Con el petróleo tiene que ver también una de las lecciones esenciales a extraer de esta guerra: los límites económicos y ecológicos de la explotación de esta sustancia energética. Entre las consecuencias a sacar de esta invasión -reforzar las instituciones multilaterales, profundizar en una Europa más completa, reivindicar los valores jurídicos y humanos más elementales, poner en concordancia en nuestro país opinión pública con poder político- no debiéramos dejar de lado la necesidad de ser coherentes con la proclamación del 'no a la guerra del petróleo', defendiendo una política energética alternativa.

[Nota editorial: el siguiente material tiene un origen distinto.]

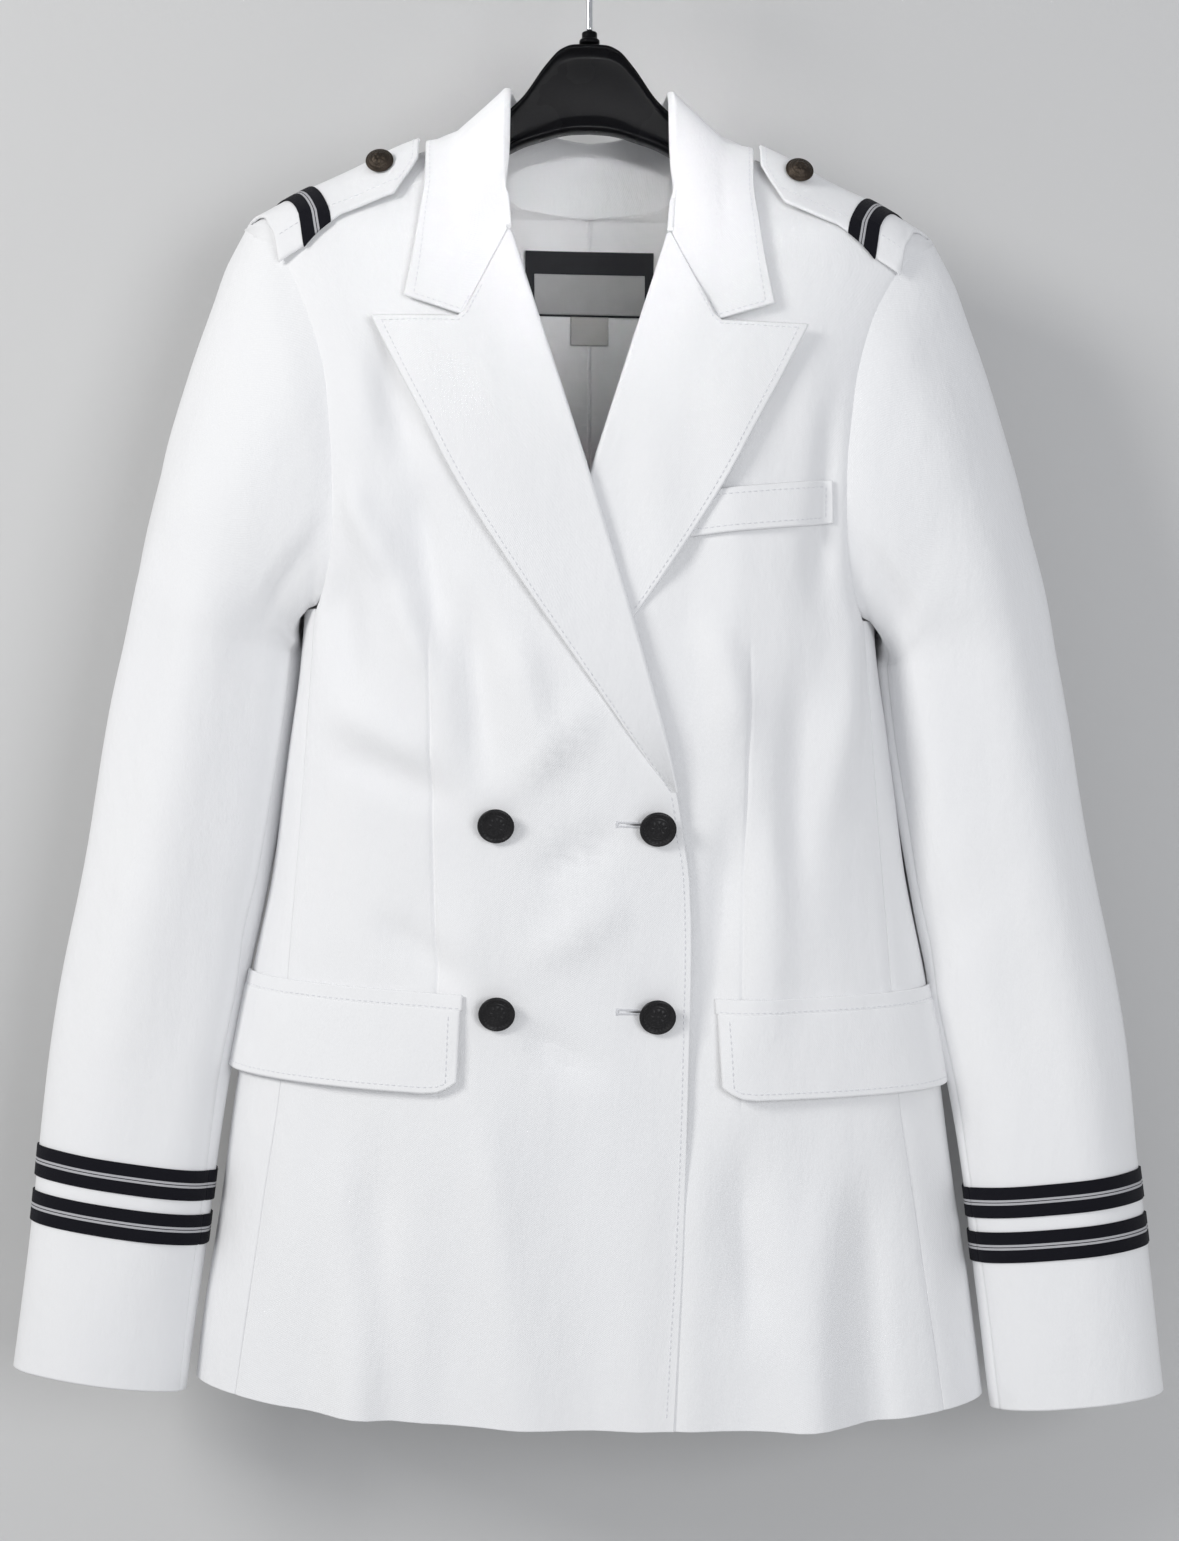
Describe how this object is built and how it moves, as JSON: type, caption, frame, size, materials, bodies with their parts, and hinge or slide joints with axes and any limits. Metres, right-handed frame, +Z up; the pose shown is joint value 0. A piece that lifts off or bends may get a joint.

James Schlesinger, antiguo Secretario de Estado para la Energía bajo la presidencia de Jimmy Carter, dijo, tras la primera guerra del Golfo, que 'lo que el pueblo americano ha sacado como conclusión de la guerra es que es mucho más fácil echar a puntapiés de su sitio a las gentes de Oriente Próximo que hacer sacrificios para limitar la dependencia de EE UU respecto a la importación de petróleo'. Afortunadamente, los europeos (que tenemos una dependencia energética mayor que la de los americanos) hemos antepuesto muy mayoritariamente, en esta guerra, los intereses civilizatorios por encima de los económicos. Pero el problema subsiste.

Amenos que, en efecto, sean tomadas medidas drásticas para limitar el recurso a energías fósiles que están en la base de atentados insostenibles contra el clima y el equilibrio ecológico, el consumo de petróleo podría pasar de 75 millones de barriles por día en 2000 a 89 millones en 2010, y a 120 millones en 2030. Ello implicaría aumentar en un 130% las actuales capacidades productivas de todos los países de la OPEP de aquí a 2020. Lo que llevaría a agotar, en pocos decenios, las reservas petrolíferas, y sería incompatible con cualquier noción de desarrollo sostenible.

Otra conclusión importante a obtener de esta guerra es: para parar las guerras futuras será imprescindible, si queremos ser plenamente coherentes, reorientar nuestro modelo de desarrollo.